Eyrarbakki is a fishing village of around 570 inhabitants that sits on the Great Thjorsa Lava. For centuries, Eyrarbakki was the main port in South Iceland.

Eyrarbakki was once the trading center for the whole of the southern region. However, after Icelanders built a bridge over the Olfusa River in 1925, the importance of Eyrarbakki diminished.  Eyrarbakki contains many preserved houses from 1890-1920. When you visit here you may feel as though you are going 100 years back in time

Eyarbakki and Iceland’s oldest wood house

In fact, the oldest preserved timber house in Iceland is in Eyrarbakki. It is called “Husid” (the House). It now houses the Arnesinga Folk Museum. The church in the village dates back to 1890. It is world-famous for the altarpiece that Queen Louise of Denmark painted. The small village also houses the oldest school in the country, the primary school (1852).

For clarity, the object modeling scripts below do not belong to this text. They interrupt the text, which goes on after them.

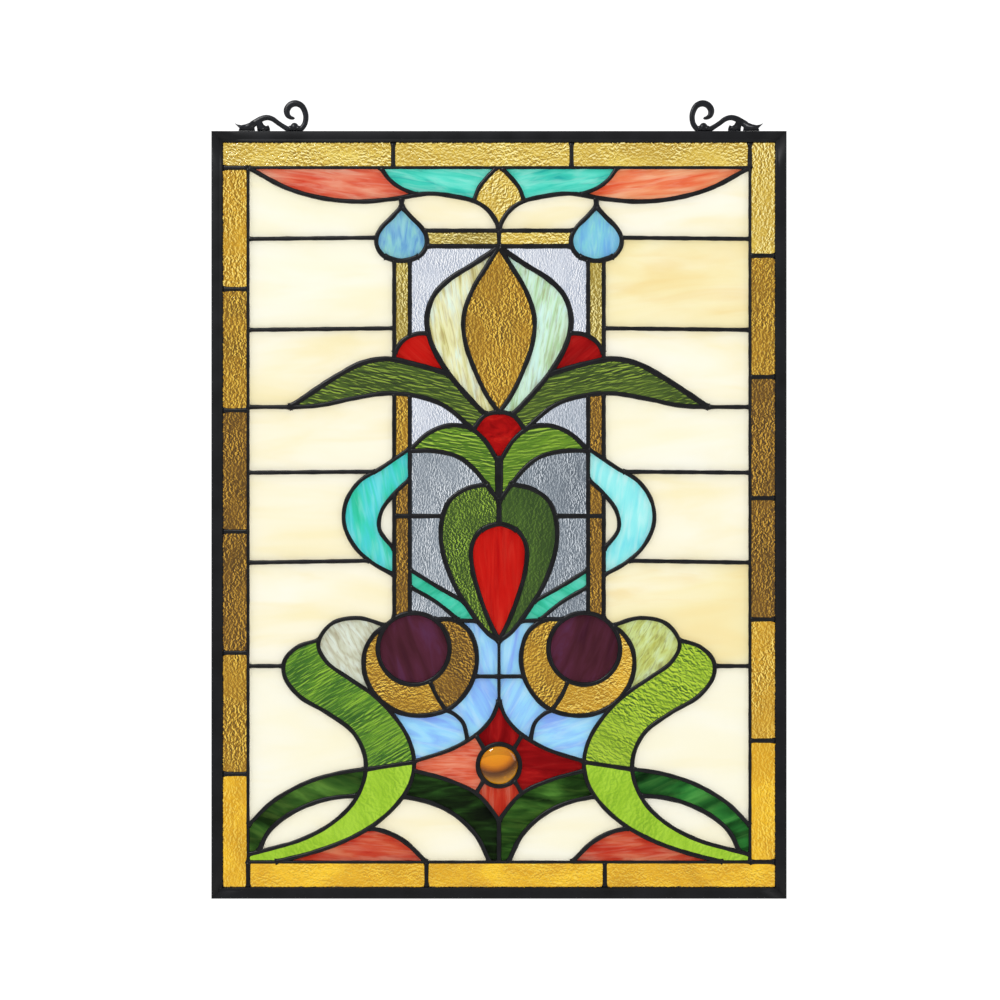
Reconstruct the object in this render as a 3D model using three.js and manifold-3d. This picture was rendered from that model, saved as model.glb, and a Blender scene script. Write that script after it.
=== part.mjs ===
import * as THREE from 'three';
import { mergeVertices } from 'three/addons/utils/BufferGeometryUtils.js';
import Module from 'manifold-3d';

const wasm = await Module();
wasm.setup();

// Stained glass hanging panel in copper foil work: hand-cut glass held by one network of solder,
// in a frame of four channel rails, hung by two cast scrolls. It faces -Y, and sizes are millimetres.

// Frame
const panel_width = 457;
const panel_height = 610;
const frame_depth = 6.4;
const frame_face = 9;
const channel_wall = 1.2;
const mitre_gap = 0.3;

// Glass and solder
const glass_thickness = 3;
const glass_seat = 6.5;
const solder_height = 1.2;
const solder_clearance = 0.3;
const border_width = 20;
const border_pieces_across = 3;
const border_pieces_up = 6;
const jewel_height = 6;
const jewel_girdle = 1.5;
const jewel_clearance = 0.5;

// Widths of the solder lines
const hair_line = 2.6;
const fine_line = 3;
const plain_line = 3.3;
const bold_line = 3.8;
const stem_line = 6.4;

// Hanging scrolls
const scroll_thickness = 4.4;
const scroll_inset = 67.5;
const scroll_seat = 0.3;
const eye_height = 19;

const knob_places = [-1.4, 1.7, 4.9];
const knob_radius = 2.5;
const knob_rise = 2;
const knob_thickness = 5.6;
const knob_sides = 12;

// How far a straight side may stray from the curve it stands for, and how many sides round forms have
const curve_tolerance = 0.8;
const scroll_tolerance = 0.25;
const ring_sides = 24;
const jewel_sides = 16;
const jewel_rings = 4;

// The field inside the border, up to the middle of the line around it
const field_half_width = panel_width / 2 - frame_face - border_width;
const field_bottom = frame_face + border_width;
const field_height = panel_height - 2 * field_bottom;
const glass_half_width = panel_width / 2 - frame_face + glass_seat;
const glass_bottom = frame_face - glass_seat;
const glass_top = panel_height - glass_bottom;
const channel_opening = frame_depth - 2 * channel_wall;

// The cartoon draws the right half of the field, and the left half mirrors it. Its points are
// [across, up] from the foot of the field's middle, in thousandths of its half width and its height.
const thousandth = 0.001;

// Lines between two kinds of glass, which run through the whole thickness
const parting_lines = [
  // Swags and the amber diamond between them
  { width: plain_line, points: [[1000, 1000], [842, 970], [697, 956], [556, 951], [426, 955],
    [281, 962], [180, 959], [95, 951], [45, 939], [13, 923], [0, 910]] },
  { width: fine_line, points: [[471, 1000], [439, 984], [396, 972], [325, 961]] },
  { width: fine_line, points: [[10, 1000], [52, 984], [80, 971], [100, 952]] },
  // Amber bars under the diamond
  { width: fine_line, points: [[0, 909], [301, 909]] },
  { width: plain_line, points: [[0, 887], [289, 887]] },
  // Tulip
  { width: bold_line, points: [[0, 886], [100, 861], [201, 838], [261, 815], [287, 784],
    [273, 751], [226, 716], [155, 683], [60, 647], [49, 644]] },
  { width: plain_line, points: [[0, 886], [53, 856], [105, 824], [140, 786], [135, 750],
    [98, 709], [50, 673], [0, 647]] },
  { width: plain_line, points: [[281, 762], [336, 760], [386, 750], [418, 733]] },
  { width: plain_line, points: [[0, 649], [58, 643], [102, 626]] },
  // Long leaves
  { width: bold_line, points: [[834, 655], [637, 702], [541, 719], [451, 725], [351, 718],
    [200, 703]] },
  { width: plain_line, points: [[834, 655], [717, 658], [586, 667], [451, 675], [331, 671],
    [221, 658], [100, 626]] },
  // Short leaves under the tulip
  { width: plain_line, points: [[355, 593], [281, 618], [201, 629], [120, 626], [60, 609],
    [18, 585], [0, 574]] },
  { width: plain_line, points: [[355, 592], [251, 592], [160, 583], [100, 566], [50, 544]] },
  { width: plain_line, points: [[50, 544], [135, 537], [201, 519], [231, 486], [226, 449],
    [183, 403], [118, 363], [45, 330], [0, 319]] },
  // Upright amber bars
  { width: fine_line, points: [[355, 868], [355, 757]] },
  { width: fine_line, points: [[418, 868], [418, 724]] },
  { width: fine_line, points: [[418, 675], [418, 580]] },
  { width: fine_line, points: [[355, 595], [355, 359]] },
  { width: fine_line, points: [[418, 453], [418, 351]] },
  // Ribbons
  { width: fine_line, points: [[355, 595], [471, 567], [556, 548], [609, 519], [617, 486],
    [574, 454], [506, 431], [418, 413]] },
  { width: fine_line, points: [[355, 552], [421, 529], [469, 505], [476, 479], [418, 450]] },
  { width: fine_line, points: [[182, 348], [86, 347]] },
  // Crescents round the discs
  { width: plain_line, points: [[258, 349], [180, 348], [115, 331], [88, 293], [113, 255],
    [185, 224], [286, 211], [391, 215], [484, 236], [534, 269], [534, 304], [496, 328],
    [452, 341]] },
  // Opal petals, running on as the inner side of the stems
  { width: fine_line, points: [[451, 341], [561, 351], [667, 343], [720, 314], [687, 288],
    [602, 265], [501, 241], [421, 211], [361, 178], [338, 144], [356, 111], [411, 82],
    [501, 53], [622, 29], [752, 13], [892, 0]] },
  // Outer side of the stems
  { width: fine_line, points: [[717, 320], [802, 310], [855, 290], [855, 267], [797, 239],
    [682, 214], [581, 187], [535, 152], [536, 120], [581, 85], [672, 54], [792, 32],
    [902, 20], [1000, 11]] },
  // Arcs at the foot
  { width: fine_line, points: [[1000, 53], [902, 87], [772, 114], [652, 127], [531, 134]] },
  { width: plain_line, points: [[957, 15], [920, 43], [850, 66], [742, 85], [652, 93],
    [565, 95]] },
  { width: plain_line, points: [[516, 49], [451, 43], [376, 30], [290, 0]] },
  { width: plain_line, points: [[383, 95], [271, 85], [175, 68], [90, 38], [38, 0]] },
  // Star round the jewel
  { width: fine_line, points: [[0, 233], [28, 208], [80, 187], [183, 164], [338, 145]] },
  { width: fine_line, points: [[341, 132], [216, 120], [95, 100], [38, 79], [0, 60]] },
];

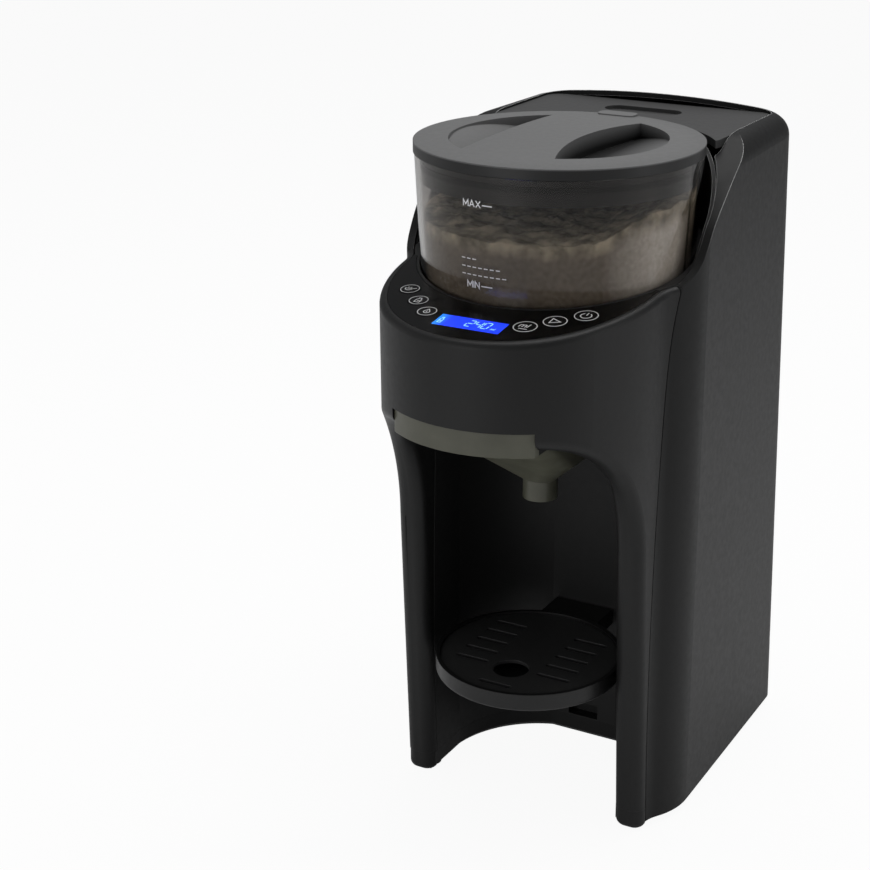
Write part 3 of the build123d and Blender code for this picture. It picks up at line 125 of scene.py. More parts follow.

Eyrarbakki also has a nice campsite, hostel, guesthouses and restaurants. On the rocky shoreline you can experience an amazing view of the Atlantic Ocean, as well as watching the surf break. It is an ideal spot for hiking and bird watching. The Floi Bird Reserve lies northwest of Eyrabakki. It is an important nesting area, especially for wetland birds and is listed in The Bird Life International Association.

The Municipality of Arborg was established in 1998. It consists of  Selfoss,  Eyrarbakki, Stokkseyri and Sandvik,  The area is perfect for visitors wanting to get closer to nature and to explore lava fields and black sand beaches.